Monday, September 17, 2012

Camassia quamash
Blue Camas

Camas is one of the most important indigenous root foods, covering many hundreds of thousands of acres throughout the west, from Montana to California, both in the Sierra, on the Modoc plateau, and even occasionally on the coast. Where it still flourishes, it is easily glimpsed in spring, when it turns the fields and prairies a glorious rich blue-purple color.

It likes areas that are seasonally wet, drying out by late spring. It grows in wet meadows, swales, annual floodplains, and along ephemeral creeks, in sun or part-shade, and is found from two to eight inches below the surface.

Like other edible members of the lily family, it was harvested in such a way as to allow for its enhanced and continued flourishing. The large bulbs, from 1” to 2.5” in diameter, were removed to be eaten, while the smaller bulbs clinging to its sides were replanted in the loosened soil to grow into next year’s harvest. Digging sticks used for the purpose were excellent at churning the soil and avoided the danger of destroying the bulbs while digging, which can happen with a shovel or trowel.

A dense bulb with layers like an onion, camas contains inulin, a starch that is difficult to digest. Indigenous peoples were masters at the art of converting this substance to the digestible fructose, through long, slow cooking in an earth oven, as long as 36 hours but at least for two days.
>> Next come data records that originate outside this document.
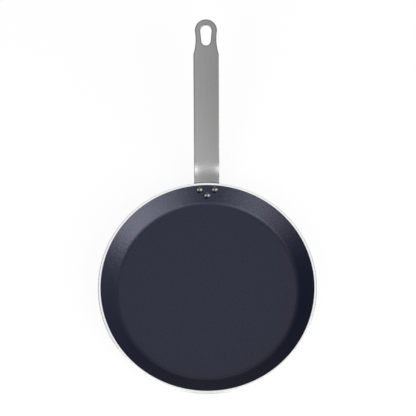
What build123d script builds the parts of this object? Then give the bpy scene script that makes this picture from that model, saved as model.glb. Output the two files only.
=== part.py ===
from build123d import *
import os
from math import asin, atan2, cos, degrees, radians, sin, sqrt

# Crepe pan: a shallow aluminium dish with a sloping wall, a non-stick coating sprayed inside it, and a
# flat steel bar handle that lies against the outside of the wall and is held there by three solid rivets.
# Millimetres. The origin is the middle of the base, on the surface that the pan stands on. +Z is up, and
# the handle leaves the dish along +Y.

# Dish: one pressed sheet, the same thickness in the floor and the wall
rim_diameter = 260.0
inside_depth = 17.0
wall_run = 18.8  # width of the sloping wall, seen from above
wall_thickness = 4.0
rim_face_width = 3.2  # bare machined ring, seen from above
rim_edge_radius = 1.2
floor_corner_radius = 10.0

# Coating: follows the inside of the dish and stops at the machined ring
coating_thickness = 0.2

# Rivets: a drop is measured down the slope of the wall from the inner edge of the rim
rivet_diameter = 5.0
rivet_head_diameter = 8.6
rivet_head_height = 2.0
rivet_tail_diameter = 8.2
rivet_tail_height = 1.8
upper_rivet_spacing = 18.0
upper_rivet_drop = 6.0
lower_rivet_drop = 13.9

# Handle: a steel bar, bent once above the rim and then gently curved
handle_width = 30.5
handle_thickness = 4.0
handle_edge_radius = 0.8  # deburred all round
tab_drop = 19.0  # how far down the wall the bar reaches
tab_corner_radius = 8.0
stub_length = 13.0  # straight run from the level of the rim to the bend
bend_radius = 32.0  # on the underside of the bar
grip_slope = radians(24.0)
tip_slope = radians(14.0)
flatten_length = 18.6  # from the end of the bend to where the bar is flat across
grip_length = 94.2  # gently curved run, from there to the straight end
head_length = 62.0  # straight end, with the eye
head_radius = 13.3
neck_width = 25.0
neck_radius = 60.0

# Eye: a pear-shaped hole to hang the pan by, its wide end towards the tip
eye_wide_radius = 6.8
eye_narrow_radius = 5.6
eye_length = 24.4
eye_margin = 7.1  # metal left between the eye and the tip

# How far a cutting shape runs past what it cuts
overrun = 1.0

# Places that follow from the sizes, as points of the section through the pan: (distance from the axis, z)
rim_radius = rim_diameter / 2
floor_z = wall_thickness
rim_z = floor_z + inside_depth
rim_inner_edge = Vector(rim_radius - rim_face_width, rim_z)
floor_corner = Vector(rim_inner_edge.X - wall_run, floor_z)
wall_slope = atan2(inside_depth, wall_run)
up_wall = Vector(cos(wall_slope), sin(wall_slope))
out_of_wall = Vector(sin(wall_slope), -cos(wall_slope))
outer_level = rim_inner_edge + out_of_wall * wall_thickness  # outside face, level with the inner rim edge


def along_wall_line(point, radius=None, height=None):
    # point on the line through `point` that runs up the wall's slope, at that distance from the axis or height
    if height is None:
        return point + up_wall * ((radius - point.X) / up_wall.X)
    return point + up_wall * ((height - point.Y) / up_wall.Y)


def rounded(face, corners):
    # face with each named corner rounded: corners is a list of (point, radius)
    for corner, radius in corners:
        vertex = face.vertices().sort_by_distance(Vector(corner.X, corner.Y))[0]
        face = fillet(vertex, radius)
    return face


def outline(*points):
    return make_face(Polyline(*[(point.X, point.Y) for point in points], close=True))


def turned(profile):
    # section drawn as (distance from the axis, z), turned once round the pan's axis
    return revolve(Plane.XZ * profile, Axis.Z)


def dish_blank():
    base_corner = along_wall_line(outer_level, height=0)
    rim_low = along_wall_line(outer_level, radius=rim_radius)
    rim_high = Vector(rim_radius, rim_z)
    profile = outline(
        Vector(0, 0), base_corner, rim_low, rim_high, rim_inner_edge, floor_corner, Vector(0, floor_z)
    )
    corners = [
        (base_corner, floor_corner_radius + wall_thickness),
        (rim_high, rim_edge_radius),
        (floor_corner, floor_corner_radius),
    ]
    return turned(rounded(profile, corners))


def coating_blank():
    on_wall = floor_corner - out_of_wall * coating_thickness
    top_edge = along_wall_line(on_wall, height=rim_z)
    corner = along_wall_line(on_wall, height=floor_z + coating_thickness)
    middle = Vector(0, floor_z)
    middle_top = Vector(0, floor_z + coating_thickness)
    profile = outline(middle, floor_corner, rim_inner_edge, top_edge, corner, middle_top)
    corners = [
        (floor_corner, floor_corner_radius),
        (corner, floor_corner_radius - coating_thickness),
    ]
    return turned(rounded(profile, corners))


def rivet_plane(drop, across):
    # plane on the inner face of the wall, its normal into the pan, `across` to the side of the handle's middle
    point = rim_inner_edge - up_wall * drop
    azimuth = asin(across / point.X)
    outward = Vector(sin(azimuth), cos(azimuth), 0)
    sideways = Vector(cos(azimuth), -sin(azimuth), 0)
    normal = Vector(0, 0, 1) * cos(wall_slope) - outward * sin(wall_slope)
    return Plane(origin=outward * point.X + Vector(0, 0, point.Y), x_dir=sideways, z_dir=normal)


rivet_planes = {
    "rivet_left": rivet_plane(upper_rivet_drop, -upper_rivet_spacing / 2),
    "rivet_right": rivet_plane(upper_rivet_drop, upper_rivet_spacing / 2),
    "rivet_lower": rivet_plane(lower_rivet_drop, 0),
}
seat_of_head = coating_thickness
seat_of_tail = -(wall_thickness + handle_thickness)


def shank(length_past):
    # round bar through coating, wall and tab, on a rivet plane, `length_past` longer at each end
    low = seat_of_tail - length_past
    return Pos(0, 0, low) * Cylinder(
        rivet_diameter / 2,
        seat_of_head + length_past - low,
        align=(Align.CENTER, Align.CENTER, Align.MIN),
    )


def without_rivet_holes(blank):
    for plane in rivet_planes.values():
        blank -= plane * shank(overrun)
    return blank


def dome(diameter, height, skirt):
    # spherical cap standing on z = 0, with a straight skirt below it that gets cut to its seat
    radius = diameter / 2
    ball_radius = (radius**2 + height**2) / (2 * height)
    half_chord = radius / 2
    on_ball = Vector(half_chord, height - ball_radius + sqrt(ball_radius**2 - half_chord**2))
    cap = ThreePointArc((0, height), (on_ball.X, on_ball.Y), (radius, 0))
    sides = Polyline((radius, 0), (radius, -skirt), (0, -skirt), (0, height))
    return turned(make_face(cap + sides))


def rivet(plane, inner_seat, outer_seat):
    # the head is drawn up against the coating, and the tail is closed against the tab
    skirt = rivet_head_height / 4  # reaches into the curved seat
    head = plane * Pos(0, 0, seat_of_head) * dome(rivet_head_diameter, rivet_head_height, skirt)
    tail_turn = Pos(0, 0, seat_of_tail) * Rot(180, 0, 0)
    tail = plane * tail_turn * dome(rivet_tail_diameter, rivet_tail_height, skirt)
    return (head - inner_seat) + (tail - outer_seat) + plane * shank(skirt)


def handle_tab():
    # the part of the bar that follows the round wall: a ring section with the wall's own slope, cut to width
    lengthwise = [-tab_drop - overrun, stub_length + overrun]
    inner = [outer_level + up_wall * distance for distance in lengthwise]
    outer = [point + out_of_wall * handle_thickness for point in reversed(inner)]
    half_angle = 2 * degrees(asin(handle_width / 2 / inner[0].X))
    ring = revolve(Plane.YZ * outline(*inner, *outer), Axis.Z, 2 * half_angle)
    ring = Rot(0, 0, -half_angle) * ring

    half_width = handle_width / 2
    low_left = Vector(-half_width, -tab_drop)
    low_right = Vector(half_width, -tab_drop)
    bar = outline(low_left, low_right, Vector(half_width, stub_length), Vector(-half_width, stub_length))
    bar = rounded(bar, [(low_left, tab_corner_radius), (low_right, tab_corner_radius)])
    face_plane = Plane(
        origin=(0, outer_level.X, outer_level.Y), x_dir=(1, 0, 0), z_dir=(0, -up_wall.Y, up_wall.X)
    )
    reach = handle_thickness + overrun
    return ring & (face_plane * extrude(bar, amount=reach, both=True))


# The bar's path is the middle line of its upper face. Its two bends both turn down, away from the wall's slope.
upper_bend_radius = bend_radius + handle_thickness
bend_length = upper_bend_radius * (wall_slope - grip_slope)
flat_from = bend_length + flatten_length
upper_grip_radius = (flatten_length + grip_length) / (grip_slope - tip_slope)
bend_start = outer_level + up_wall * stub_length


def turn_down(point, slope, radius, length):
    # end of an arc of that length that starts at point along slope and curves downwards
    end_slope = slope - length / radius
    centre = point + Vector(sin(slope), -cos(slope)) * radius
    return centre + Vector(-sin(end_slope), cos(end_slope)) * radius, end_slope, centre


def path_at(distance):
    # point, slope and centre of curvature of the path, that far past the start of the bend
    in_bend = min(distance, bend_length)
    point, slope, centre = turn_down(bend_start, wall_slope, upper_bend_radius, in_bend)
    if distance > bend_length:
        point, slope, centre = turn_down(point, slope, upper_grip_radius, distance - bend_length)
    return point, slope, centre


def bar_section(distance, sagitta):
    # cross-section of the bar: a strip whose edges stand `sagitta` above its middle
    point, slope, _ = path_at(distance)
    half_width = handle_width / 2
    edge_top = -sagitta
    edge_low = handle_thickness - sagitta
    if sagitta > 0:
        top = ThreePointArc((-half_width, edge_top), (0, 0), (half_width, edge_top))
        low = ThreePointArc((half_width, edge_low), (0, handle_thickness), (-half_width, edge_low))
    else:
        top = Line((-half_width, edge_top), (half_width, edge_top))
        low = Line((half_width, edge_low), (-half_width, edge_low))
    right = Line((half_width, edge_top), (half_width, edge_low))
    left = Line((-half_width, edge_low), (-half_width, edge_top))
    across = Plane(
        origin=(0, point.X, point.Y), x_dir=(1, 0, 0), z_dir=(0, cos(slope), sin(slope))
    )
    return across * make_face([*top.edges(), *right.edges(), *low.edges(), *left.edges()])


def handle_transition(tab):
    # from the tab's curved end, round the bend, to a flat bar
    tab_end = tab.faces().sort_by(Axis((0, 0, 0), (0, up_wall.X, up_wall.Y)))[-1]
    tab_sagitta = (handle_width / 2) ** 2 * sin(wall_slope) / (2 * bend_start.X)
    steps = 5
    sections = [tab_end]
    for step in range(1, steps + 1):
        share = step / steps
        fade = 1 - share * share * (3 - 2 * share)
        sections.append(bar_section(flat_from * share, tab_sagitta * fade))
    return loft(sections)


def handle_grip():
    _, _, centre = path_at(flat_from)
    section = bar_section(flat_from, 0)
    turn = degrees(grip_length / upper_grip_radius)
    return revolve(section, Axis((0, centre.X, centre.Y), (-1, 0, 0)), turn)


def handle_head():
    # straight end of the bar: full width up to its shoulders, then a waist and a round head
    half_width = handle_width / 2
    head_centre = Vector(0, head_length - head_radius)
    waist_x = neck_width / 2 + neck_radius
    centre_gap = neck_radius + head_radius
    waist_y = head_centre.Y - sqrt(centre_gap**2 - waist_x**2)
    shoulder_y = waist_y - sqrt(neck_radius**2 - (waist_x - half_width) ** 2)
    tangent = head_centre + (Vector(waist_x, waist_y) - head_centre) * (head_radius / centre_gap)
    waist = Vector(neck_width / 2, waist_y)

    def side(sign):
        return [
            Line((sign * half_width, 0), (sign * half_width, shoulder_y)),
            ThreePointArc(
                (sign * half_width, shoulder_y), (sign * waist.X, waist.Y), (sign * tangent.X, tangent.Y)
            ),
        ]

    top = ThreePointArc((-tangent.X, tangent.Y), (0, head_length), (tangent.X, tangent.Y))
    heel = Line((-half_width, 0), (half_width, 0))
    point, slope, _ = path_at(flat_from + grip_length)
    plane = Plane(
        origin=(0, point.X, point.Y), x_dir=(1, 0, 0), z_dir=(0, -sin(slope), cos(slope))
    )
    blank = plane * extrude(make_face([heel, *side(-1), top, *side(1)]), -handle_thickness)
    return blank, plane


def eye():
    # tangent lines join the wide and the narrow end
    wide_y = head_length - eye_margin - eye_wide_radius
    narrow_y = head_length - eye_margin - eye_length + eye_narrow_radius
    lean = asin((eye_wide_radius - eye_narrow_radius) / (wide_y - narrow_y))
    wide = Vector(eye_wide_radius * cos(lean), wide_y - eye_wide_radius * sin(lean))
    narrow = Vector(eye_narrow_radius * cos(lean), narrow_y - eye_narrow_radius * sin(lean))
    edges = [
        ThreePointArc((-wide.X, wide.Y), (0, wide_y + eye_wide_radius), (wide.X, wide.Y)),
        Line((wide.X, wide.Y), (narrow.X, narrow.Y)),
        ThreePointArc((narrow.X, narrow.Y), (0, narrow_y - eye_narrow_radius), (-narrow.X, narrow.Y)),
        Line((-narrow.X, narrow.Y), (-wide.X, wide.Y)),
    ]
    return extrude(make_face(edges), handle_thickness + overrun, both=True)


def handle_blank():
    tab = handle_tab()
    head, head_plane = handle_head()
    bar = tab + handle_transition(tab) + handle_grip() + head - head_plane * eye()
    return fillet(bar.edges(), handle_edge_radius)


dish = dish_blank()
coating = coating_blank()
bar = handle_blank()

parts = {
    "pan_body": without_rivet_holes(dish),
    "nonstick_coating": without_rivet_holes(coating),
    "handle": without_rivet_holes(bar),
}
for name, plane in rivet_planes.items():
    parts[name] = rivet(plane, dish + coating, bar)

os.makedirs("parts", exist_ok=True)
for name, part in parts.items():
    export_step(part, f"parts/{name}.step")
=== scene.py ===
import math

import bmesh
import bpy
import numpy as np
from mathutils import Matrix, Vector


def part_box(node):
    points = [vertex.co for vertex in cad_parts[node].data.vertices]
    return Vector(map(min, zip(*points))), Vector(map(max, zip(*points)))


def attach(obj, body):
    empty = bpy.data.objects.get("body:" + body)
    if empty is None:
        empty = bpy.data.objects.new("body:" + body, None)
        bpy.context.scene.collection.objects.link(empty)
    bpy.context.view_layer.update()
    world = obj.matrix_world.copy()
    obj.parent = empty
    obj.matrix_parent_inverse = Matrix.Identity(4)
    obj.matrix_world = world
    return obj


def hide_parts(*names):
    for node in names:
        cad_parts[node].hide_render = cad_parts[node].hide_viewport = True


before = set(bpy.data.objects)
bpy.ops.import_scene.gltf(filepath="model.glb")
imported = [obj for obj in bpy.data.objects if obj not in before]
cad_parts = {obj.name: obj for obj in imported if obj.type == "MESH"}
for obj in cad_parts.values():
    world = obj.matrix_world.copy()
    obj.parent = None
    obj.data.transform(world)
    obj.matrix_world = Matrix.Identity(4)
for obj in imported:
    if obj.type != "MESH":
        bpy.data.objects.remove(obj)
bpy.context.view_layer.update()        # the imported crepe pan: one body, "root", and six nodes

# lengths in the dictionaries are millimetres and angles are degrees; meshes are in metres
mm = 0.001
weldDistance = 0.0005  # points nearer than this are one
sharpAngle = 32.0  # a turn between faces that is larger than this shows as an edge


# quads between neighbouring points of a grid, joined round at the ends where a direction is closed
def gridFaces(rows, columns, closedRows=False, closedColumns=False):
    index = np.arange(rows * columns).reshape(rows, columns)
    if closedRows:
        index = np.vstack([index, index[:1]])
    if closedColumns:
        index = np.hstack([index, index[:, :1]])
    corners = [index[:-1, :-1], index[:-1, 1:], index[1:, 1:], index[1:, :-1]]
    return np.stack([corner.ravel() for corner in corners], 1)


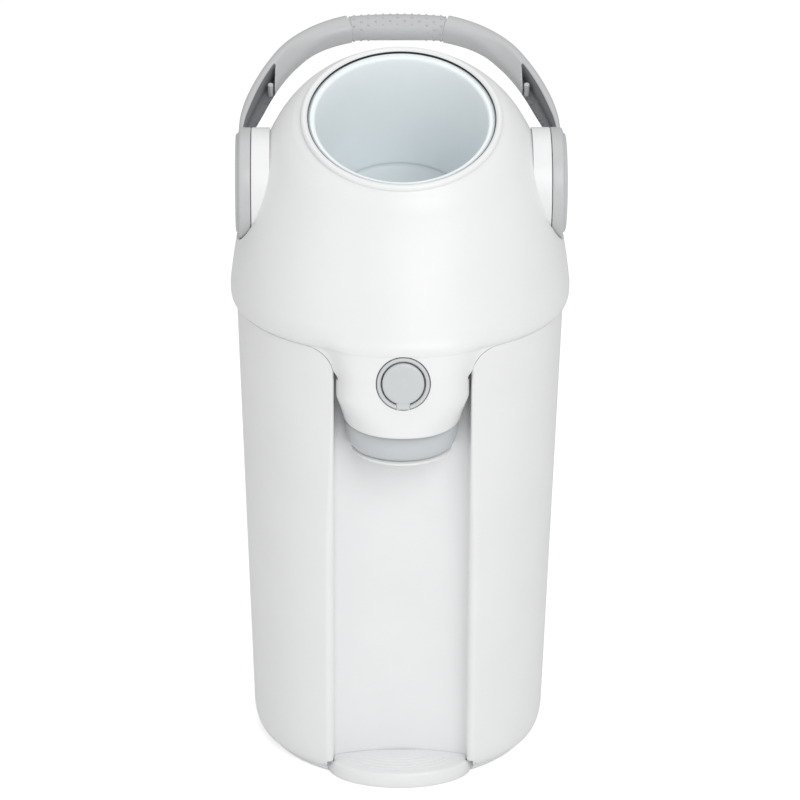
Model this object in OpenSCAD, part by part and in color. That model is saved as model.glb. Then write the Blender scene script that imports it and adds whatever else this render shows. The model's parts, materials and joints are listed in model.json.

At this stage, the bulb starts to caramelize and turn brown, becoming very sweet in the process. Eating it before it turns brown may cause indigestion.

In the absence of earth ovens, try a “slow-cooker.” Remove the thin dark outer skin and place them in a steamer in the cooker, or in the oven at 220 degrees, adding water to reach the bottom of the steamer. Cover and cook for 12 hours, then remove, salt, and fry in olive oil. Or let cook for the recommended 36 hours, adding water as necessary.

For a luxurious dessert that reminds me of the E. Indian dessert called ras malai, I found a way to shorten the cooking time by boiling the bulbs for 30 minutes in water and then cooking them with cream and a small amount of sugar for 2 hours, stirring occasionally. Use a pan large enough that it won’t boil over. Add rosewater and sweetener to taste. The bulbs become soft
and almost disappear the longer you cook them, thickening the pudding and adding a delicious taste. None of those of us who ate it experienced indigestion.

Camas is well worth growing at home, where you can become good at identifying its flowers and seed stalk. Note that it occasionally grows with another bulb that is toxic, called “death camas,” Toxicoscordion venenosum, which fortunately has very different white flowers, so only harvest from the wild if the flower or seed stalk is still attached and you are practiced at identification. The seed stalk is quite distinct in appearance, but never take a chance.

A home harvest provides flowers, safe and delicious meals, and a chance to connect with a root-food rich in history and association with this continent’s humankind.